**What you need to do:**
How does the data below read from its first line through the line containing "return outward(angles, across, along)"? Print those lines exactly.

** Start **

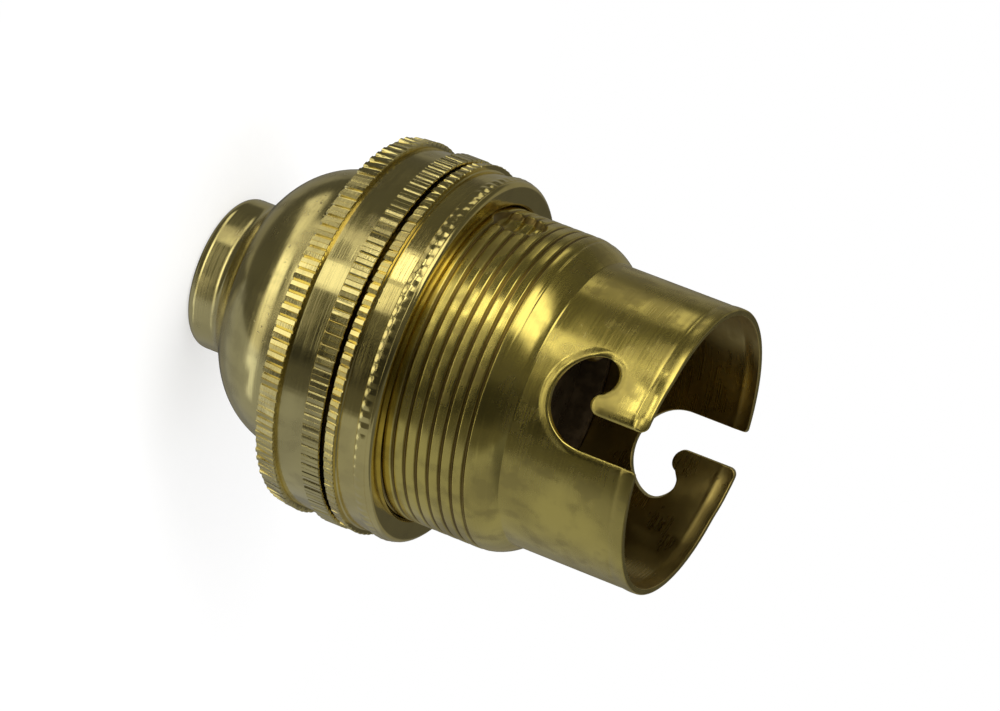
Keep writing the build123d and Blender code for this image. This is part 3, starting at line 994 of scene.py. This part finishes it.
    def tube_facing(self, angles: np.ndarray, height: float) -> np.ndarray:
        """Outward directions of the tube, from its slopes over a small turn and a small step up."""
        wall, turn, step = self.tube_wall, 0.0008, 0.008
        across = (wall(angles + turn, height) - wall(angles - turn, height)) / (2 * turn)
        across = across / wall(angles, height)
        along = (wall(angles, height + step) - wall(angles, height - step)) / (2 * step)
        return outward(angles, across, along)

    def tube(self) -> Surface:
        """The tube below the seam, from the inside at the seam, round the lower end, to the outside."""
        shoulder = np.linspace(self.seam, 28.4, 8)
        dimple = np.arange(28.0, 20.0, -0.4)
        rings = []
        for height in np.concatenate([shoulder, dimple, [17.0, 14.0]]):
            angles = self.gathered(height)
            radius = self.inner_radius(height) - self.dent(angles, height)
            rings.append(ring_points(radius, height, angles))
        for radius in (self.bore + 0.08, self.crest_radius - 0.25):
            rings.append(ring_points(radius, self.base, self.gathered(self.base)))
        first = len(rings) * self.points_round
        end = self.thread_end
        count = int((end - self.base) / self.pitch * self.rings_per_pitch)
        threaded, shoulder = np.linspace(self.base + 0.2, end, count), np.linspace(30.5, self.seam, 14)
        heights = np.concatenate([threaded, shoulder])
        for height in heights:
            angles = self.gathered(height)
            rings.append(ring_points(self.tube_wall(angles, height), height, angles))
        made = lathe(rings, closed=False)
        made.normals[first:] = np.concatenate([self.tube_facing(self.gathered(h), h) for h in heights])
        return made

    def slot_line(self) -> np.ndarray:
        """The rim and the J slot's edge from left to right, as sideways place and depth from the rim.

        It is made of runs and arcs that meet in a common tangent, resampled at even steps.
        """
        half, corner, turn = self.slot_half, self.mouth_corner, self.tongue_corner
        hook = (half - self.hook_radius, -self.hook_depth)
        offset = self.hook_radius - self.pocket_radius
        angle = np.radians(self.pocket_angle)
        pocket = (hook[0] + offset * np.cos(angle), hook[1] + offset * np.sin(angle))
        tip = (-half - self.tip_radius, -self.tip_depth)
        line = [(-half - turn - 0.6, 0.0)]
        line += arc((-half - turn, -turn), turn, 90, 0, 10)
        line += arc(tip, self.tip_radius, 0, self.tip_angle - 360, 24)
        line += arc(pocket, self.pocket_radius, self.pocket_end, self.pocket_angle, 30)
        line += arc(hook, self.hook_radius, self.pocket_angle, 360, 60)[1:]
        line += arc((half + corner, -corner), corner, 180, 90, 8)
        line += [(half + corner + 0.6, 0.0)]
        points = np.array(line)
        steps = np.concatenate([[0], np.cumsum(np.hypot(*np.diff(points, axis=0).T))])
        even = np.linspace(0, steps[-1], int(steps[-1] / self.line_step))
        return np.stack([np.interp(even, steps, points[:, way]) for way in (0, 1)], axis=1)

    def edge_line(self) -> tuple[np.ndarray, np.ndarray]:
        """The upper edge of half the barrel and its outward directions, in the unrolled plane.

        The sideways place is the barrel radius times the angle from the slot. The slot is punched
        straight, so its angle is the arc sine of its sideways place over the barrel radius.

        Returns:
            Points and unit directions, each of shape (points, 2), with heights in millimetres.
        """
        slot = self.slot_line()
        slot[:, 0] = self.barrel_radius * np.arcsin(slot[:, 0] / self.barrel_radius)
        slot[:, 1] += self.rim
        step = 2 * np.pi / self.points_round * self.barrel_radius
        quarter = np.pi / 2 * self.barrel_radius
        grid = np.arange(-self.points_round // 4, self.points_round // 4 + 1) * step
        left = grid[grid < slot[0, 0] - 0.1]
        right = grid[grid > slot[-1, 0] + 0.1]
        left[0], right[-1] = -quarter, quarter
        ends = [np.stack([side, np.full_like(side, self.rim)], 1) for side in (left, right)]
        line = np.concatenate([ends[0], slot, ends[1]])
        along = np.gradient(line, axis=0)
        along[:3] = along[-3:] = (1.0, 0.0)
        for _ in range(2):
            along[1:-1] = (along[:-2] + 2 * along[1:-1] + along[2:]) / 4
        along = unit(along)
        return line, np.stack([-along[:, 1], along[:, 0]], axis=1)

    def wrap(self, flat: np.ndarray, radius: np.ndarray, inside: int) -> np.ndarray:
        """Rolls points of the unrolled plane round the axis, with the slot at the -Y side.

        Args:
            flat: Sideways places and heights.
            radius: The radius of each point.
            inside: 0 on the outer wall and 1 on the inner one, where a punched edge keeps its sideways
                place instead of its angle.

        Returns:
            Points in millimetres.
        """
        turn = flat[:, 0] / self.barrel_radius
        near = 1 - smooth_step(np.abs(turn), self.punched_near, self.punched_far)
        punched = np.arcsin(np.clip(np.sin(turn) * self.barrel_radius / self.barrel_bore, -1, 1))
        turn = turn + (punched - turn) * near * inside
        return ring_points(radius, flat[:, 1], turn - np.pi / 2)

    def half_barrel(self) -> Surface:
        """Half the slotted barrel: an outer and an inner sheet, and the rounded edge that joins them.

        Each sheet is triangulated in the unrolled plane inside the edge line moved in by the edge's
        width. Two rows of points follow that line and an even grid fills the rest.
        """
        line, away = self.edge_line()
        reach = self.edge_width(line)
        width = reach + 0.05 + self.lip_reach * self.lip(line)
        inset = line - away * width
        inset[0, 0], inset[-1, 0] = line[0, 0], line[-1, 0]
        quarter = np.pi / 2 * self.barrel_radius
        plain, beaded = np.linspace(self.seam, 40.6, 20), np.arange(40.75, self.rim - 0.2, 0.16)
        levels = np.concatenate([plain, beaded])
        count = len(levels) - 1
        step = 2 * quarter / (self.points_round // 2)
        across = np.arange(-self.points_round // 4, self.points_round // 4 + 1) * step
        right = np.stack([np.full(count, quarter), levels[1:][::-1]], axis=1)
        bottom = np.stack([across[::-1], np.full(len(across), self.seam)], axis=1)
        left = np.stack([np.full(count, -quarter), levels[1:]], axis=1)
        loop = np.concatenate([inset, right, bottom, left])
        fill_x, fill_y = np.meshgrid(across[1:-1], levels[1:])
        fill = np.stack([fill_x.ravel(), fill_y.ravel()], axis=1)
        close, next_close = [line - away * (width + further) for further in (0.15, 0.34)]
        near = np.concatenate([close[4:-4:2], next_close[5:-5:3]])
        near = near[self.well_inside(near, inset, 0.07)]
        flat = np.concatenate([loop, near, fill[self.well_inside(fill, inset, 0.26)]])
        count = len(loop)
        border = [(i, (i + 1) % count) for i in range(count)]
        vectors = [Vector(p) for p in flat.tolist()]
        points, _, triangles, *_ = delaunay_2d_cdt(vectors, border, [], 1, 1e-7)
        flat = np.array([tuple(p) for p in points])
        triangles = np.array([t for t in triangles if len(t) == 3])
        return self.sheets(flat, triangles).joined(self.edge_strip(line, away, reach, width))

    def edge_width(self, line: np.ndarray) -> np.ndarray:
        """How far the outer edge's rounding reaches: little at the rim, more at the slot and its tongue."""
        depth = self.rim - line[:, 1:]
        slot = self.rim_edge + (self.slot_edge - self.rim_edge) * smooth_step(depth, 0.3, 1.0)
        tongue = smooth_step(depth, 0.6, 1.4) * (1 - smooth_step(depth, 4.4, 5.2)) * (line[:, :1] < 0)
        edge = slot + (self.tongue_edge - self.slot_edge) * tongue
        return edge + (self.lip_edge - edge) * self.lip(line)

    def lip(self, line: np.ndarray) -> np.ndarray:
        """Where the slot's edge carries a raised lip: 1 along the hook's far side and 0 near the rim."""
        return smooth_step(self.rim - line[:, 1:], self.lip_from, self.lip_full)

    @staticmethod
    def well_inside(places: np.ndarray, line: np.ndarray, least: float) -> np.ndarray:
        """Whether each place lies below the edge line, and at least so far from it.

        A place is inside where a ray straight up from it crosses the line an odd number of times.
        """
        a, b = line[:-1], line[1:]
        x, y = places[:, 0, None], places[:, 1, None]
        spans = (a[:, 0] > x) != (b[:, 0] > x)
        width = np.where(b[:, 0] == a[:, 0], 1e-9, b[:, 0] - a[:, 0])
        height = a[:, 1] + (x - a[:, 0]) * (b[:, 1] - a[:, 1]) / width
        inside = (spans & (height > y)).sum(axis=1) % 2 == 1
        gap = np.hypot(x - line[:, 0], y - line[:, 1]).min(axis=1)
        return inside & (gap > least)

    def sheets(self, flat: np.ndarray, triangles: np.ndarray) -> Surface:
        """The outer sheet and, turned over, the inner one, with normals across their slope."""
        outer = self.wrap(flat, self.wall(flat, 0), 0)
        inner = self.wrap(flat, self.wall(flat, 1), 1)
        outside = Surface(outer, [triangles], self.facing(flat, outer, 0))
        return outside.joined(Surface(inner, [triangles[:, ::-1]], -self.facing(flat, inner, 1)))

    def wall(self, flat: np.ndarray, inside: int) -> np.ndarray:
        """Radius of the barrel's outer or inner wall over the unrolled plane, with the tongue's fold.

        The fold is a soft step: it rises from 0 far from the slot's straight edge to its full height
        near that edge, beside the slot's mouth only. The tongue is also bent outwards as a whole, more
        towards the rim.
        """
        radius = self.inner_radius(flat[:, 1]) if inside else self.outer_radius(flat[:, 1])
        from_edge = -self.slot_half - flat[:, 0]
        depth = self.rim - flat[:, 1]
        fold = self.fold_rise * (1 - smooth_step(from_edge, self.fold_near, self.fold_far))
        fold = fold * (1 - smooth_step(depth, self.fold_fading, self.fold_faded))
        bend = self.bend_rise * (1 - smooth_step(from_edge, self.bend_near, self.bend_far))
        bend = bend * np.clip(1 - depth / self.bend_depth, 0, 1) ** self.bend_power
        return radius + (fold + bend) * (from_edge > -0.5)

    def facing(self, flat: np.ndarray, points: np.ndarray, inside: int) -> np.ndarray:
        """Outward directions of a wall of the barrel, from its slopes over a small step each way."""
        step = 0.02
        slopes = []
        for move in (np.array([[step, 0.0]]), np.array([[0.0, step]])):
            slopes.append((self.wall(flat + move, inside) - self.wall(flat - move, inside)) / (2 * step))
        return outward(np.arctan2(points[:, 1], points[:, 0]), *slopes)

    def edge_strip(
        self, line: np.ndarray, away: np.ndarray, edge: np.ndarray, width: np.ndarray
    ) -> Surface:
        """Rows across the wall's thickness, each moved in along the line's directions and in radius.

        The outer edge turns a quarter ellipse, as a punch leaves it, and the inner one a quarter circle
        of the rim's width, with a flat row behind it that meets the inner sheet. Along the lip the wall
        falls from the edge to the sheet as half a cosine wave.

        Args:
            line: The edge in the unrolled plane.
            away: Outward directions along it.
            edge: How far the rounding reaches at each point.
            width: How far in the sheets end at each point.

        Returns:
            The strip, with its first row on the outer sheet and its last on the inner one.
        """
        count = len(line)
        reach, total, least = edge[:, 0], width[:, 0], np.full(count, self.rim_edge * 0.8)
        height = self.lip_height * self.lip(line)[:, 0]
        drop = np.minimum(reach, self.slot_edge_drop + 0.6 * (reach - self.slot_edge).clip(0))
        level = np.ones(count)
        steps = []
        for share in np.linspace(1, 0, 8)[:-1]:
            lifted = height * (0.5 + 0.5 * np.cos(np.pi * share))
            slope = -height * np.pi / 2 * np.sin(np.pi * share) / (total - reach)
            steps.append((0, reach + (total - reach) * share, lifted, level, slope))
        for angle in np.radians([0, 20, 40, 55, 68, 80, 90]):
            sine, cosine = np.sin(angle), np.cos(angle)
            steps.append((0, reach * (1 - sine), height - drop * (1 - cosine), reach * cosine, drop * sine))
        for angle in np.radians([90, 60, 30, 0]):
            sine, cosine = np.sin(angle), np.cos(angle)
            steps.append((1, least * (1 - sine), -least * (1 - cosine), least * cosine, least * sine))
        steps.append((1, total, 0 * reach, level, 0 * reach))
        rows, normals = [], []
        for side, inset, lift, radial, flatwise in steps:
            sign = -1 if side else 1
            flat = line - away * inset[:, None]
            flat[0, 0], flat[-1, 0] = line[0, 0], line[-1, 0]
            row = self.wrap(flat, self.wall(flat, side) + sign * lift, side)
            out = self.facing(flat, row, side)
            sideways = np.stack([-out[:, 1], out[:, 0], 0 * out[:, 0]], axis=1)
            across = sideways * away[:, :1] + np.array([0.0, 0.0, 1.0]) * away[:, 1:]
            rows.append(row)
            normals.append(unit(out * sign * radial[:, None] + across * flatwise[:, None]))
        faces = [band_faces(k * count, count, (k + 1) * count, closed=False) for k in range(len(rows) - 1)]
        return Surface(np.concatenate(rows), faces, np.concatenate(normals))

    def build(self, material: bpy.types.Material) -> bpy.types.Object:
        """Joins the tube and the two halves of the barrel into one closed surface and dresses it."""
        half = self.half_barrel()
        whole = self.tube().joined(half, half.turned(np.pi)).welded()
        return dress(mesh_object("threaded_skirt", whole), material, Body.BARREL, "skirt")


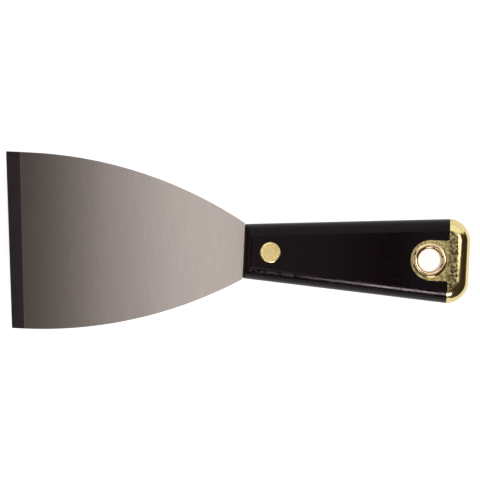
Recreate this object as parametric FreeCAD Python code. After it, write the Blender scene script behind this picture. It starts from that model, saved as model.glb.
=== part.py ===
# Flexible putty knife, in millimetres: a spring-steel blade with a full tang, two moulded handle
# scales, a two-piece compression rivet, a drawn end cap and the eyelet round the hanging hole.
#
# Every piece is worked out in the handle's frame: X is 0 at the handle's front edge and grows
# towards the butt, Y is across the blade, and Z is 0 at the middle of the blade's thickness.
# Export moves the pieces to the part's own frame: origin under the middle of the knife as it lies
# on a table, +X towards the butt, +Z up.

import FreeCAD
import Part
import math
import os

# Blade
blade_width = 76.2
blade_reach = 101.5        # handle's front edge to the middle of the working edge
blade_thickness = 0.9
heel_width = 24.4          # where the blade leaves the handle
straight_side = 7.7        # from the middle of the working edge to where the sides start to flare in
blade_corner_radius = 0.4
edge_skew = 4.7            # degrees off square: the +Y corner leads
edge_thickness = 0.4
grind_length = 5.65        # the ground band's width at the middle of the edge
grind_skew = 4.2           # degrees off square of the band's back line

# Tang
tang_margin = 4.5          # handle's side to the tang's side
tang_corner_radius = 6.0

# Handle, end cap included
handle_length = 97.6
handle_front_width = 23.5
handle_butt_width = 37.8   # before its corners are rounded
handle_thickness = 15.0
butt_corner_radius = 9.6
side_bulge = 5.3           # plan width of the rounded side, from its outermost line to the flat face
nose_bulge = 3.0           # the same at the front
crease_radius = 1.2        # between the rounded side and the flat face
nose_corner_radius = 0.8
seam_bevel = 0.25          # along the edges where the two scales meet

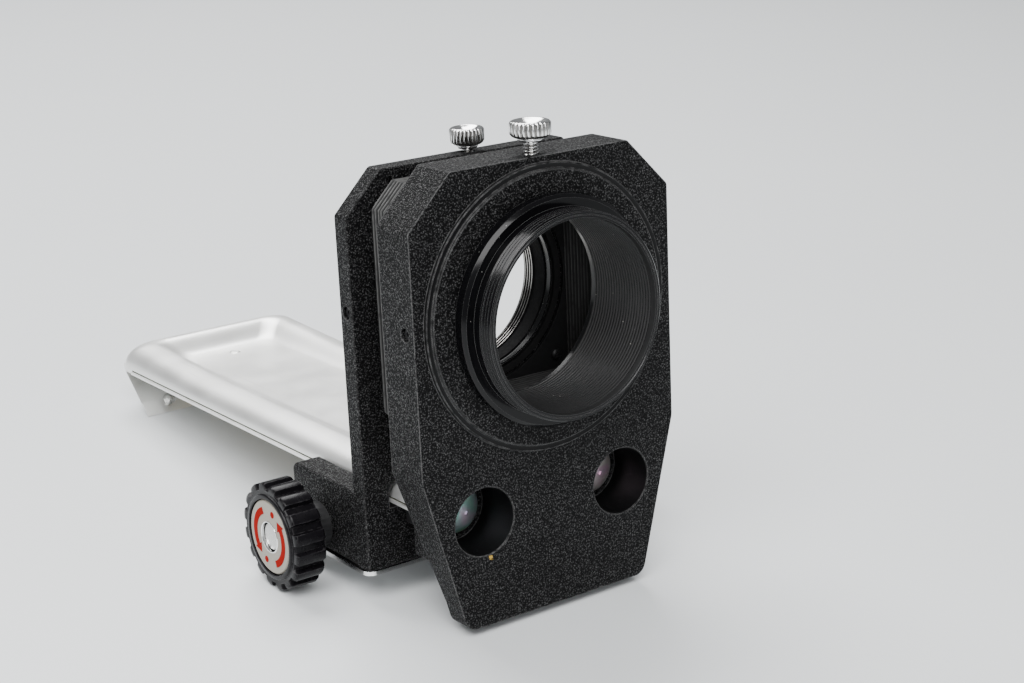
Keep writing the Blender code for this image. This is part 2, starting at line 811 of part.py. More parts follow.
def flush_pin(name, place, length, metal):
    """Rivet or countersunk screw whose head lies level with the sunken top."""
    profile = [
        (0, 0.0002),
        (0.0011, 0.0001),
        (0.0015, -0.0001),
        (0.0015, -length),
        (0, -length),
    ]
    pin = turned(name, profile, (*place, RAIL_FLOOR_Z), "Z", 12)
    return finish(pin, metal)


def stop_screw(name, side, steel):
    """Small screw through the leg; its round head stops the saddle."""
    seat = LEG_THICK + GAP
    profile = [
        (0, seat + 0.0014),
        (0.0012, seat + 0.0012),
        (0.0019, seat + 0.0006),
        (0.0019, seat),
        (0.0010, seat),
        (0.0010, 0),
        (0, 0),
    ]
    screw = turned(name, profile, stop_screw_place(side), "leg", 12)
    return finish(screw, steel)


def end_block(tin):
    """Block under the rail's lens end, tapped for the standard's screws."""
    corners = mirrored(
        [
            (0.0262, 0.0205),
            (0.0266, 0.0265),
            (0.0250, 0.0290),
            (0.0218, 0.0303),
            (0.0180, 0.0285),
            (0.0145, 0.0276),
        ]
    )
    middle = (0, RAIL_NEAR_Y + 0.0053, 0)
    block = outline("end_block", [corners], 0.0106, middle, "-Y")
    for side in (-1, 1):
        spot = (side * SOCKET_X, RAIL_NEAR_Y - 0.001, SOCKET_Z)
        cut(block, rod("tapped_hole", 0.0023, 0.0108, spot, "Y", 16))
    for x, y in block_screw_places():
        cut(block, rod("block_hole", 0.0018, 0.012, (x, y, 0.0290), "-Z", 16))
    return finish(block, tin)


# ---------------------------------------------------------------- drive


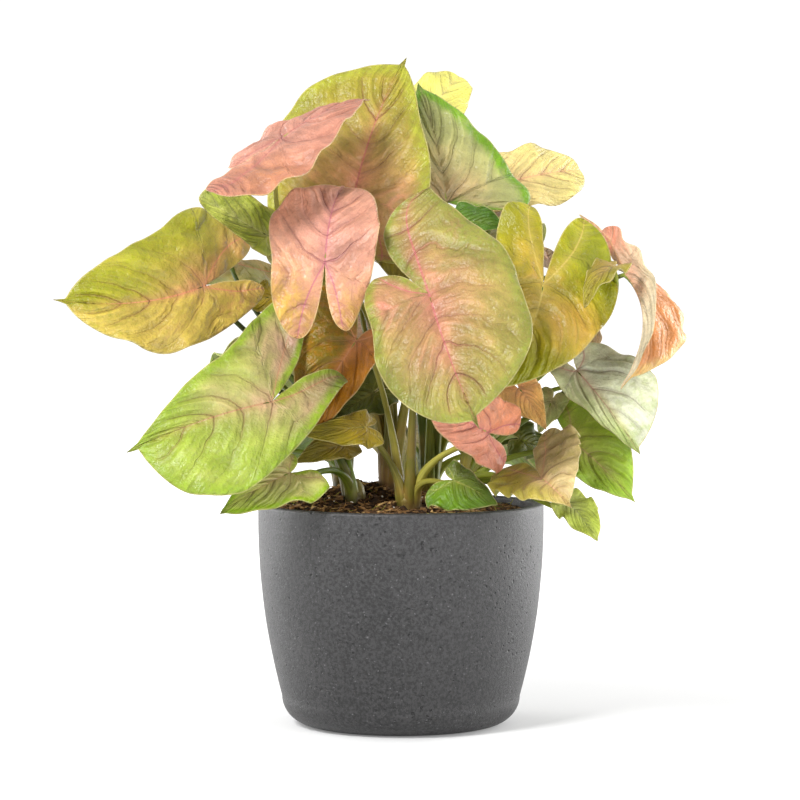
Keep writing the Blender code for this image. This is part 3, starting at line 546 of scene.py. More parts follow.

** End **

**Right answer:**
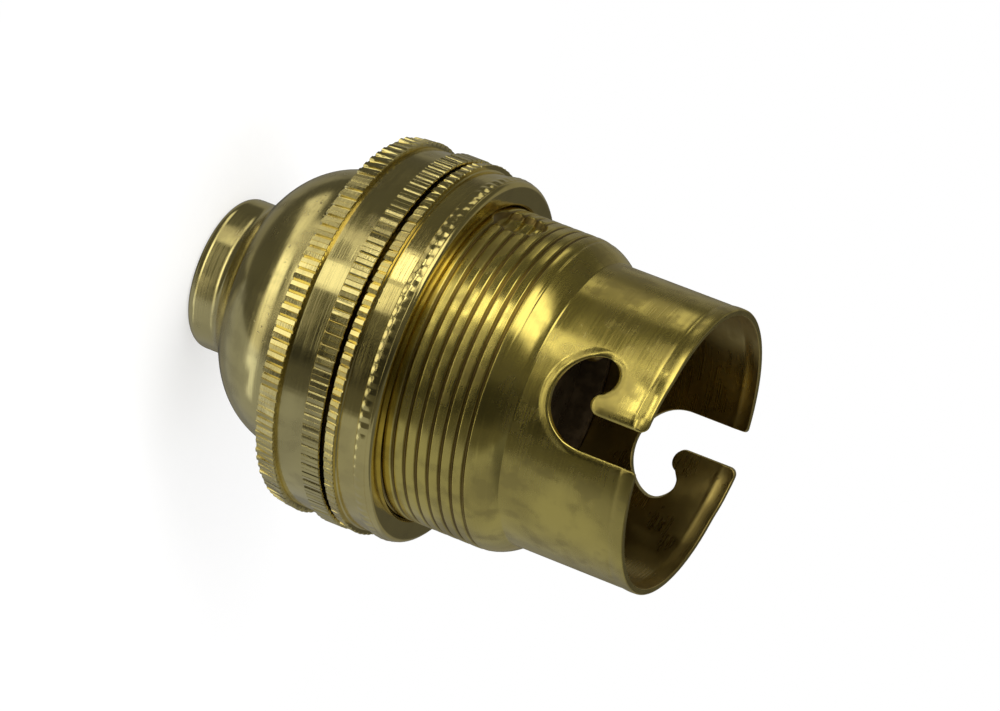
Keep writing the build123d and Blender code for this image. This is part 3, starting at line 994 of scene.py. This part finishes it.
    def tube_facing(self, angles: np.ndarray, height: float) -> np.ndarray:
        """Outward directions of the tube, from its slopes over a small turn and a small step up."""
        wall, turn, step = self.tube_wall, 0.0008, 0.008
        across = (wall(angles + turn, height) - wall(angles - turn, height)) / (2 * turn)
        across = across / wall(angles, height)
        along = (wall(angles, height + step) - wall(angles, height - step)) / (2 * step)
        return outward(angles, across, along)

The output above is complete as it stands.